Player0109 commented 3 years ago

@rohansingh9001 In which file and folder do I have to implement this class?

rohansingh9001 commented 3 years ago

@Player0109 in the MLlib/utils/misc_utils.py file. If required we will shift your code to a more suitable place in the future.

However, I would like to discuss the API of your class. Can you explain your Class and the methods within it with their parameters and what is its output?
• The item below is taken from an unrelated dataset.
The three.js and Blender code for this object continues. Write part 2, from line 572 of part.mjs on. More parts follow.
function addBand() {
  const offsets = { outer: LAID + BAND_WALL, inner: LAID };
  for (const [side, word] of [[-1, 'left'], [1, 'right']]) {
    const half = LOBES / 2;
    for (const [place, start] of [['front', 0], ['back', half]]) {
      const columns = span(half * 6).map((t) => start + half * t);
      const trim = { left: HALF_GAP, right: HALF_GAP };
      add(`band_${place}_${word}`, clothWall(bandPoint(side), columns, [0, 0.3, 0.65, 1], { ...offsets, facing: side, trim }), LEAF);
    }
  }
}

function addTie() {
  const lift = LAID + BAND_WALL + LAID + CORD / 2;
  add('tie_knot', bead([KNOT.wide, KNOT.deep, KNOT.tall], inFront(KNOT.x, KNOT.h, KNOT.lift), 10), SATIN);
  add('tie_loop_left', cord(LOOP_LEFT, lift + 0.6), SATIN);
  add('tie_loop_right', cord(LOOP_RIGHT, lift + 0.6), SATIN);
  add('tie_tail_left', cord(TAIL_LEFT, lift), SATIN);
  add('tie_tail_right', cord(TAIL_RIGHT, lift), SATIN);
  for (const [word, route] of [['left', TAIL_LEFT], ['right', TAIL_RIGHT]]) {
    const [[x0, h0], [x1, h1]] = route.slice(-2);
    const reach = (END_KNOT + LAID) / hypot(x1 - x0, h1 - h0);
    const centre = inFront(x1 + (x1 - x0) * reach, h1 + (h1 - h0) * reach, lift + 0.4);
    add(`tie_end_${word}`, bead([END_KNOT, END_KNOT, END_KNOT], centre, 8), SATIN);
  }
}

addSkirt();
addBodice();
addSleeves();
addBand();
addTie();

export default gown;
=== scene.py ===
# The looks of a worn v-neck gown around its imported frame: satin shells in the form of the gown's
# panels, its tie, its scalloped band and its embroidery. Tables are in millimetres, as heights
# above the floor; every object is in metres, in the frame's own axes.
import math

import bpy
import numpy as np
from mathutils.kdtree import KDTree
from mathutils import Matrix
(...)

Player0109 commented 3 years ago

class OneHotEncoder():

#FUNCTIONS
#(1) FIT(INPUT_X, THRESHOLD) --- It is used to calculate the number of unique values in each column and tell whether a particular column should be encoded or not.
#(2) CHECK_TRANSFORM(INPUT_X) --- It is used to check whether the data which is being transformed has same values as the data which was used to fit it.
#(3) TRANSFORM(INPUT_X) --- It is used to OneHotEncode the data based on the data which was used to fit
#(4) FIT_TRANSFORM(INPUT_X, THRESHOLD) --- This fuction is just a combination of the fit and the transform fuction.

#INPUTS
# X - It is a numpy array of size n x m.
# thresh - It is a threshold value which is calulated as THRESH = (NUMBER OF UNIQUE VALUES IN A COLUMN)/(LENNGTH OF COLUMN). Column whose threshold value is below the input threshold value which be encode otherwise not.

#VARIABLES
# ncols - It is used to store the number of columns in the fit data.
# arr_dic - Is is an array of dictionary, where each dictionary is the LabelEncoded value of a particular column.
# arr_nunique - It is an array which  is used to store the number of unique values in a particular column.
# encode - It is an array of the size of the number of columns in the fit data. It has a value of 1 if the columns is to be encoded otherwise 0.

def fit(self, X, thresh):
    n = X.shape[0]
    m = X.shape[1]

    self.ncols = m
    self.arr_dic = []
    self.arr_nunique = []
    self.encode = []
    for i in range(m):
        ls = np.unique( X[:,i] )
        n_unique = len(ls)
        dic = dict()

        if n_unique/n > thresh:
            self.encode.append(0)

        else :
            self.encode.append(1)
            for j,val in enumerate(ls):
                dic[val] = j

        self.arr_dic.append(dic)
        self.arr_nunique.append(n_unique)       

def check_transform(self, X):
    m = X.shape[1]

    if self.ncols!=m:
        print("Number of Columns in input data of fir and transform are different")
        return False

    for i in range(m):
        ls = np.unique(X[:,i])
        n_unique = len(ls)

        if self.arr_nunique[i]!=n_unique:
            print('Mismatch in the number of unique values in the '+str(i)+'th column')
            return False
        for val in ls:
            if val not in self.arr_dic[i].keys():
                print(str(i)+'th column contain a value which was not in the data used to fit data')
                return False

    return True

def transform(self, X):

    check = self.check_transform(X)
    if check==False:
        return None

    n = X.shape[0]
    m = X.shape[1]

    self.out_X = []
    for i in range(m):
        if self.encode[i]==0: 
            self.out_X.append(X[:,i].reshape(n,1))
            continue
        n_unique = self.arr_nunique[i]
        dic = self.arr_dic[i]
        col = np.zeros((n,n_unique))
        enc_col = [dic[x] for x in X[:,i]]
        col[np.arange(n),enc_col] = 1
        self.out_X.append(col)

    self.out_X = np.concatenate(self.out_X, axis=1)
    return self.out_X

def fit_transform(self, X, thresh):
    self.fit(X, thresh)
    return self.transform(X)
Player0109 commented 3 years ago

@rohansingh9001 can you Plz review the above code.

rohansingh9001 commented 3 years ago

@Player0109 I like your approach, but as far as a proper review is concerned, pasting code in a comment is not the proper way to ask for reviews. Therefore, I request you to submit a Pull Request with these changes. That is how proper reviews made on GitHub.

There are a small few changes I want to request. I will do so once you submit a proper PR. Also, make sure that you follow the PEP8 programming standards. To check if your code is correct, use tools like flake8 on your code. Otherwise, your PR will fail the automated tests we have in place.